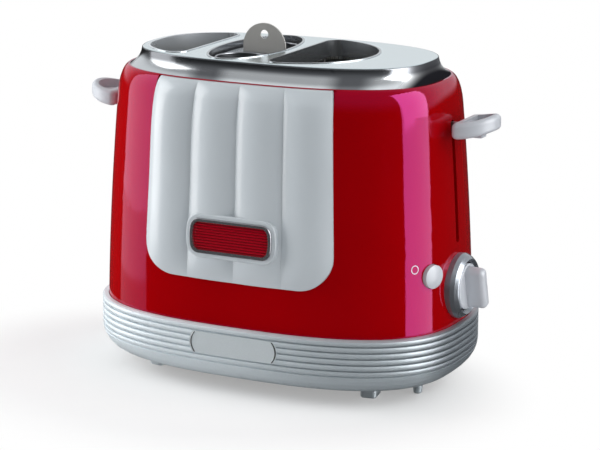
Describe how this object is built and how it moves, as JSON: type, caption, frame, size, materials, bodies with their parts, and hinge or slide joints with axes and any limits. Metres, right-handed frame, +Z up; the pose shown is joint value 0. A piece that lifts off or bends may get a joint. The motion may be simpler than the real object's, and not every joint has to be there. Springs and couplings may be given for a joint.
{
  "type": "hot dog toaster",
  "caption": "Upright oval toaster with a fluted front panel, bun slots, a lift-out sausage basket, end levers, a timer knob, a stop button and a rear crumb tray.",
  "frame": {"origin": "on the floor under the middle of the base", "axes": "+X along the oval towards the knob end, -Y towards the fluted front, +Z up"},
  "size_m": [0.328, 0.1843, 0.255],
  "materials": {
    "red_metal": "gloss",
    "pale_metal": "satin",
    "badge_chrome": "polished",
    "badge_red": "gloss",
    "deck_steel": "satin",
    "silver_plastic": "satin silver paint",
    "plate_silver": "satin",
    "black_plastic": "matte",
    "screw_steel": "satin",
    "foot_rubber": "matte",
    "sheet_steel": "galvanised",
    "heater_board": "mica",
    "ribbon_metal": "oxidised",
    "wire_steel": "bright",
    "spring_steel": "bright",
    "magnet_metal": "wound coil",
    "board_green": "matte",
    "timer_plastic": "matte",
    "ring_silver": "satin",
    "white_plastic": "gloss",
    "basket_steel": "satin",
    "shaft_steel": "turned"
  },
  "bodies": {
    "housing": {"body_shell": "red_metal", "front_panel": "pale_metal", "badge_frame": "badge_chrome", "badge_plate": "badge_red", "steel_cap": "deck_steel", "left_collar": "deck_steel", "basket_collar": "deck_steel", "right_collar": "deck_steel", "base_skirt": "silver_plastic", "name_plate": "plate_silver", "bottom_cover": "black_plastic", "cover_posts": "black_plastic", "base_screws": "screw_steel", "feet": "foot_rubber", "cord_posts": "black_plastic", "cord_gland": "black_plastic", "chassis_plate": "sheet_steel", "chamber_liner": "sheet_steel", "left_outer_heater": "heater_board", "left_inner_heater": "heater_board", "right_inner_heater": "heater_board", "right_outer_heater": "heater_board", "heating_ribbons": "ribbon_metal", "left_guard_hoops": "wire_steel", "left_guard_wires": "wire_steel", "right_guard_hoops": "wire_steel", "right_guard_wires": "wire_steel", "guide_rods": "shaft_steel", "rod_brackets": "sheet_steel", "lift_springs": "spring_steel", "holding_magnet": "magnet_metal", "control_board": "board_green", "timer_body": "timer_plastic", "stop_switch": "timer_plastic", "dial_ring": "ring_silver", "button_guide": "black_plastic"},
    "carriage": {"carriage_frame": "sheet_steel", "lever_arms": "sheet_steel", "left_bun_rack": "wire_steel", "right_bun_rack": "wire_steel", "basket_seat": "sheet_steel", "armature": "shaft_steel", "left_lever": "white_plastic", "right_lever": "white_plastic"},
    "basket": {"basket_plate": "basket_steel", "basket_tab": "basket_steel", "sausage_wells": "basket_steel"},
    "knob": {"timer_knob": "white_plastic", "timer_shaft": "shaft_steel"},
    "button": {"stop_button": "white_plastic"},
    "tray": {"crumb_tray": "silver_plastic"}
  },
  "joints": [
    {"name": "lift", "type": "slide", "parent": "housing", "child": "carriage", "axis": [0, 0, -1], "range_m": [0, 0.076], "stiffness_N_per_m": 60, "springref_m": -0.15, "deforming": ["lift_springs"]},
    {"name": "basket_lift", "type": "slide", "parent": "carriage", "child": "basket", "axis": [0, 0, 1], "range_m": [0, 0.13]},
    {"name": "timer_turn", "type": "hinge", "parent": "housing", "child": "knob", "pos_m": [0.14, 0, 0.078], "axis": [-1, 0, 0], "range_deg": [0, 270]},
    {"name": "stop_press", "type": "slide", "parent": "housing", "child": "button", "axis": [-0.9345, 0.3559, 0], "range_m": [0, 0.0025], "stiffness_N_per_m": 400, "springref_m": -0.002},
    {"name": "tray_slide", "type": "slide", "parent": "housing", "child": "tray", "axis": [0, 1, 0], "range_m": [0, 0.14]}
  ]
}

#####

| WRITTEN TASK |
Extract all of the data above without altering anything.

| FINISHED ANSWER |
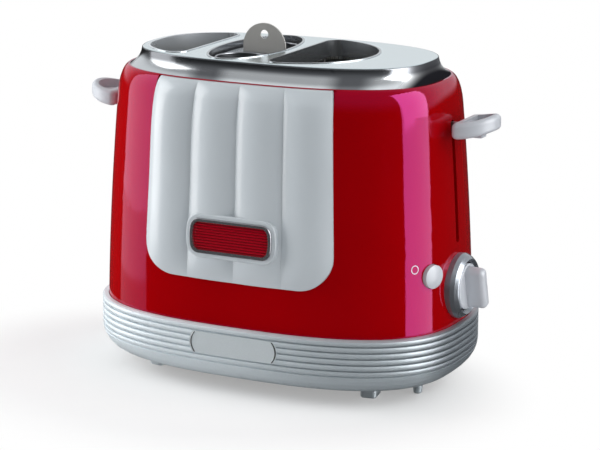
Describe how this object is built and how it moves, as JSON: type, caption, frame, size, materials, bodies with their parts, and hinge or slide joints with axes and any limits. Metres, right-handed frame, +Z up; the pose shown is joint value 0. A piece that lifts off or bends may get a joint. The motion may be simpler than the real object's, and not every joint has to be there. Springs and couplings may be given for a joint.
{
  "type": "hot dog toaster",
  "caption": "Upright oval toaster with a fluted front panel, bun slots, a lift-out sausage basket, end levers, a timer knob, a stop button and a rear crumb tray.",
  "frame": {"origin": "on the floor under the middle of the base", "axes": "+X along the oval towards the knob end, -Y towards the fluted front, +Z up"},
  "size_m": [0.328, 0.1843, 0.255],
  "materials": {
    "red_metal": "gloss",
    "pale_metal": "satin",
    "badge_chrome": "polished",
    "badge_red": "gloss",
    "deck_steel": "satin",
    "silver_plastic": "satin silver paint",
    "plate_silver": "satin",
    "black_plastic": "matte",
    "screw_steel": "satin",
    "foot_rubber": "matte",
    "sheet_steel": "galvanised",
    "heater_board": "mica",
    "ribbon_metal": "oxidised",
    "wire_steel": "bright",
    "spring_steel": "bright",
    "magnet_metal": "wound coil",
    "board_green": "matte",
    "timer_plastic": "matte",
    "ring_silver": "satin",
    "white_plastic": "gloss",
    "basket_steel": "satin",
    "shaft_steel": "turned"
  },
  "bodies": {
    "housing": {"body_shell": "red_metal", "front_panel": "pale_metal", "badge_frame": "badge_chrome", "badge_plate": "badge_red", "steel_cap": "deck_steel", "left_collar": "deck_steel", "basket_collar": "deck_steel", "right_collar": "deck_steel", "base_skirt": "silver_plastic", "name_plate": "plate_silver", "bottom_cover": "black_plastic", "cover_posts": "black_plastic", "base_screws": "screw_steel", "feet": "foot_rubber", "cord_posts": "black_plastic", "cord_gland": "black_plastic", "chassis_plate": "sheet_steel", "chamber_liner": "sheet_steel", "left_outer_heater": "heater_board", "left_inner_heater": "heater_board", "right_inner_heater": "heater_board", "right_outer_heater": "heater_board", "heating_ribbons": "ribbon_metal", "left_guard_hoops": "wire_steel", "left_guard_wires": "wire_steel", "right_guard_hoops": "wire_steel", "right_guard_wires": "wire_steel", "guide_rods": "shaft_steel", "rod_brackets": "sheet_steel", "lift_springs": "spring_steel", "holding_magnet": "magnet_metal", "control_board": "board_green", "timer_body": "timer_plastic", "stop_switch": "timer_plastic", "dial_ring": "ring_silver", "button_guide": "black_plastic"},
    "carriage": {"carriage_frame": "sheet_steel", "lever_arms": "sheet_steel", "left_bun_rack": "wire_steel", "right_bun_rack": "wire_steel", "basket_seat": "sheet_steel", "armature": "shaft_steel", "left_lever": "white_plastic", "right_lever": "white_plastic"},
    "basket": {"basket_plate": "basket_steel", "basket_tab": "basket_steel", "sausage_wells": "basket_steel"},
    "knob": {"timer_knob": "white_plastic", "timer_shaft": "shaft_steel"},
    "button": {"stop_button": "white_plastic"},
    "tray": {"crumb_tray": "silver_plastic"}
  },
  "joints": [
    {"name": "lift", "type": "slide", "parent": "housing", "child": "carriage", "axis": [0, 0, -1], "range_m": [0, 0.076], "stiffness_N_per_m": 60, "springref_m": -0.15, "deforming": ["lift_springs"]},
    {"name": "basket_lift", "type": "slide", "parent": "carriage", "child": "basket", "axis": [0, 0, 1], "range_m": [0, 0.13]},
    {"name": "timer_turn", "type": "hinge", "parent": "housing", "child": "knob", "pos_m": [0.14, 0, 0.078], "axis": [-1, 0, 0], "range_deg": [0, 270]},
    {"name": "stop_press", "type": "slide", "parent": "housing", "child": "button", "axis": [-0.9345, 0.3559, 0], "range_m": [0, 0.0025], "stiffness_N_per_m": 400, "springref_m": -0.002},
    {"name": "tray_slide", "type": "slide", "parent": "housing", "child": "tray", "axis": [0, 1, 0], "range_m": [0, 0.14]}
  ]
}